Budget for the full weekend, not just the wedding day. The hotel buyout is what makes Hasbrouck House work. Your guests are on-site for two nights, which means Friday night arrivals, a relaxed Saturday morning, the wedding, and a Sunday send-off. The total cost reflects that scope. Factor in the $10,500 site fee, the hotel room costs for the buyout, and Butterfield’s catering, then add your other vendors. The resulting number is significant, but the experience of having 50 of your people on a private estate for a full weekend is hard to replicate at a venue where guests drive in and drive home.
Use Butterfield’s kitchen to its full potential. This is a year-round restaurant, not a wedding caterer. The chefs know seasonal ingredients and local sourcing. Trust their recommendations on what’s in season and let them build a menu around it. Couples who fight the kitchen to serve specific dishes out of season are working against one of the property’s strengths.
The hotel rooms eliminate the getting-ready scramble. If the wedding party stays on-site Friday night, Saturday morning starts at a human pace. Hair and makeup can set up in one room, the couple can use another for getting dressed, and the photographer can move between rooms without driving anywhere.

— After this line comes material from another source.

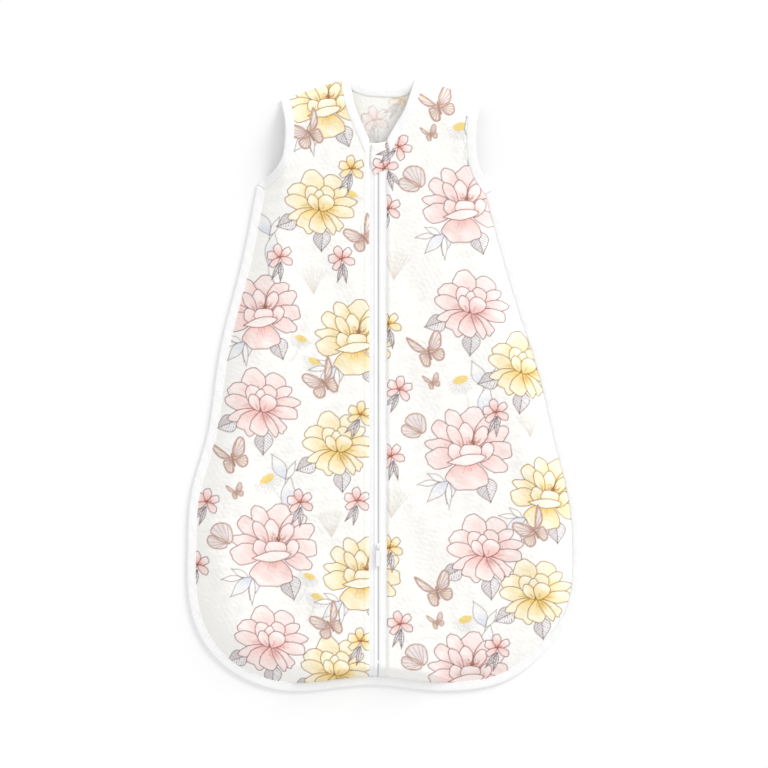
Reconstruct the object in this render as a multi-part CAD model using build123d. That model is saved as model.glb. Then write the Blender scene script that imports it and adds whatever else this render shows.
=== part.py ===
from build123d import *

import math
import os

os.makedirs("parts", exist_ok=True)

# A sleeveless muslin sleeping bag for a baby, lying flat on its back.
# Millimetres. +X is the picture's right-hand side, +Y runs from the feet to
# the neck, +Z comes up out of the front. The origin is the middle of the
# bag's bottom face.

# ---- driving dimensions: the bag in plan ----
bag_length = 760.0  # hem to the top of the shoulders
hem_width = 487.0  # widest place, a little above the foot end
chest_width = 293.0  # across the two underarm points
shoulder_width = 247.0  # across the two shoulder tips
armhole_width = 235.0  # across the narrowest place between the armholes
neck_width = 84.0  # between the two inner shoulder ends
armhole_depth = 108.0  # shoulder tip down to the underarm point
shoulder_drop = 27.0  # inner shoulder end down to the shoulder tip
front_neck_depth = 81.0  # inner shoulder end down to the point of the V
back_neck_depth = 13.0  # inner shoulder end down to the back neck edge
foot_round = 180.0  # height of the rounded corner at the foot end
hem_flat = 220.0  # the nearly straight stretch of the hem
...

That first third of the day sets the tone for the gallery, and it shows when the morning is relaxed versus rushed.
Check directly with the venue on current status and availability. Hasbrouck House recently closed for property improvements. When operational, dates are limited and fill early because of the one-wedding-per-weekend model and the full buyout requirement. If this property is on your list, start the conversation early and be flexible with your date.